If I am right about all this, it is likely that the only way to restore a favorable economic situation at the national level is to tax away the excess returns that the monopsonies earn from their dominant positions. And the best way to do this is probably to tell them: “You can remain a platform company, but only if the production you contract out is contracted out at home.”
In short, companies that want to sell their products in the US will have to make their products in the US. And as they bring their supply chains back onshore, they will have to compete with other companies for labor. And because competition in the US labor market is so intense, such re-onshoring will help to restore the long-lost conditions of optimum economic growth, or at least something a lot closer to them (and eventually something similar could happen in Europe and China).

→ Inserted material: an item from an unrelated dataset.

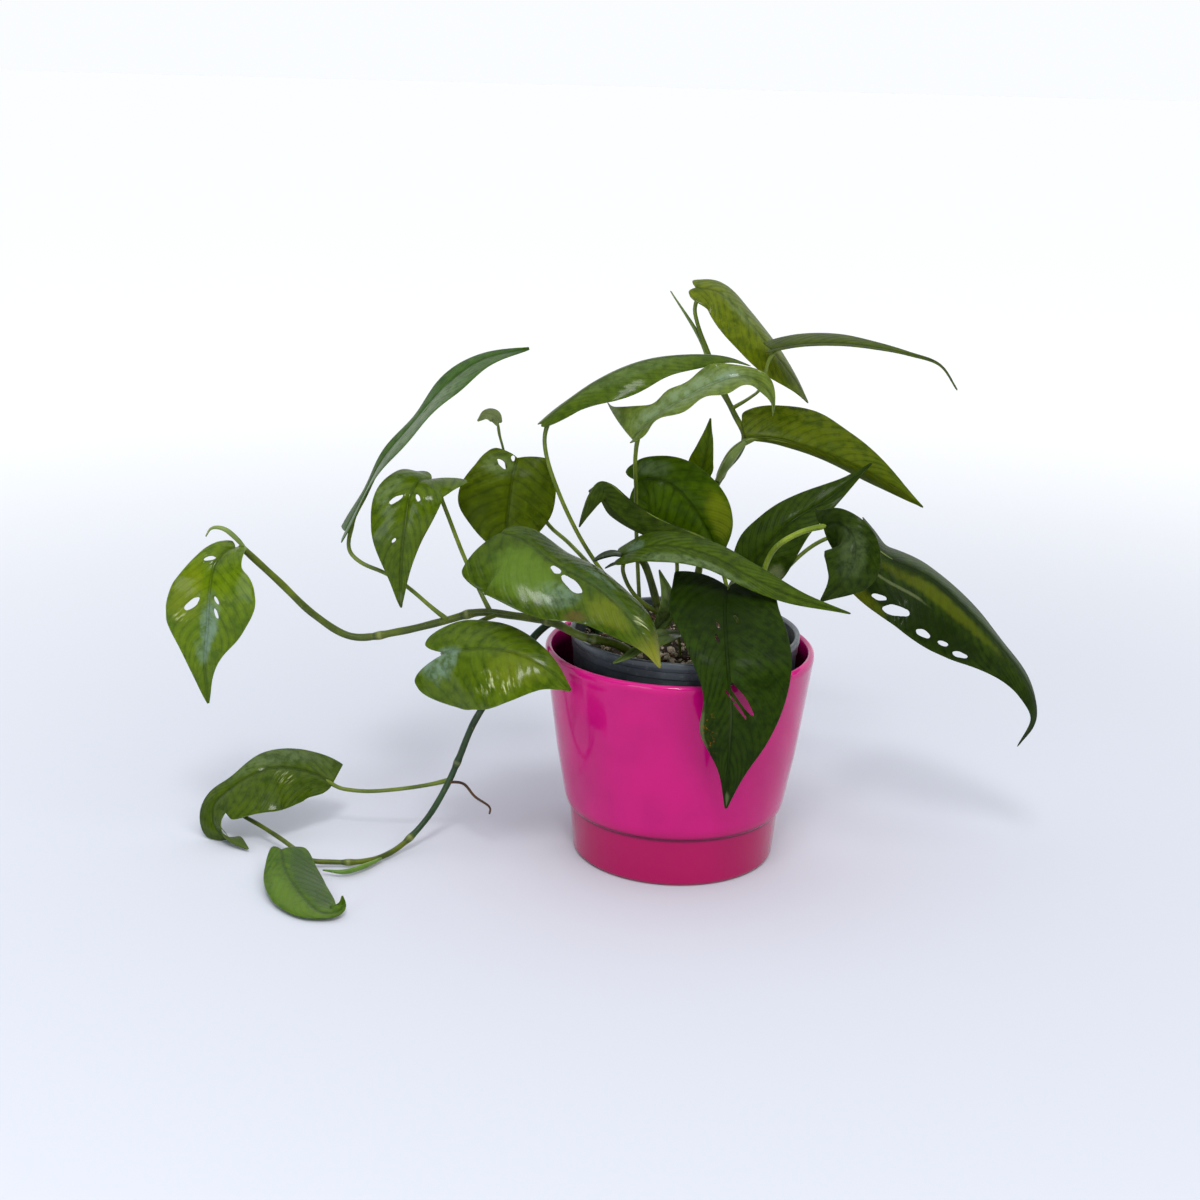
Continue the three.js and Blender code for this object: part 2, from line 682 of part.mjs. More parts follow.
    midrib: [
      [21, -36, 155], [19, -50, 149], [19, -66, 139], [20, -79, 125], [22, -84, 105], [22, -83, 80],
      [22, -80, 55],
    ],
    faces: [[0, -0.3, 1], [0, -0.9, 0.5], [0, -1, 0.1], [0, -1, 0]],
    half: [[18, 27, 31, 29, 20, 9, 0.4], [28, 28, 20, 13, 15, 5, 0.4]],
    lobe: [8, 10],
    fold: [8, 8],
    curl: [-20, -26],
    wave: [1, 3, 0],
    slits: [
      [0.21, -0.2, 7, 2, 15], [0.24, 0.14, 5, 1.8, 10], [0.3, 0.2, 5, 1.8, 10],
      [0.54, -0.19, 19, 3, 35], [0.56, -0.1, 20, 2.6, 35],
    ],
    stalk: [[24, -30, 156], [26, -22, 154], [29, -10, 144], [31, -2, 134]],
    stem: 'crown_stem_right',
    finish: 'darkLeaf',
  },
  {
    name: 'leaf_17_right_back',
    midrib: [[33, 12, 146], [42, 14, 160], [56, 18, 175], [76, 24, 187], [98, 30, 205]],
    faces: [[-0.2, -1, 0.3], [-0.2, -0.8, 0.6], [-0.2, -0.8, 0.6]],
    half: [[4, 14, 14, 12, 9, 4, 0.4], [12, 17, 15, 11, 6, 3, 0.4]],
    lobe: [3, 6],
    fold: [6, 6],
    curl: [-16, -16],
    wave: [0.6, 2, 0],
    slits: [],
    stalk: [[30, 10, 138], [24, 10, 122], [20, 10, 110], [20, 10, 104]],
    stem: 'potting_soil',
    finish: 'darkLeaf',
  },
  {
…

But bringing US supply chains back onshore will leave the rest of the world with huge productive overcapacity. Returns on invested capital outside the US will collapse, while ROIC* in the US will go up. Since financial markets are in the business of measuring ROICs around the world in real-time, we should expect the stock market in the US to outperform stock markets in the rest of the world. Sure enough, this is what we have seen since Trump introduced his first tariffs against China, on solar panels, on January 22, 2018, just four days before world markets hit their peak—a peak that non-US markets have yet to recover.
The conclusion is simple. The days of globalized platform companies are numbered. Supply chains are going to localize. Or more likely they will regionalize, with goods produced locally in three zones—North America, Europe and Asia—while shipping goods from one zone to another will become a great deal more difficult and expensive.
* ROIC refers to return on invested capital.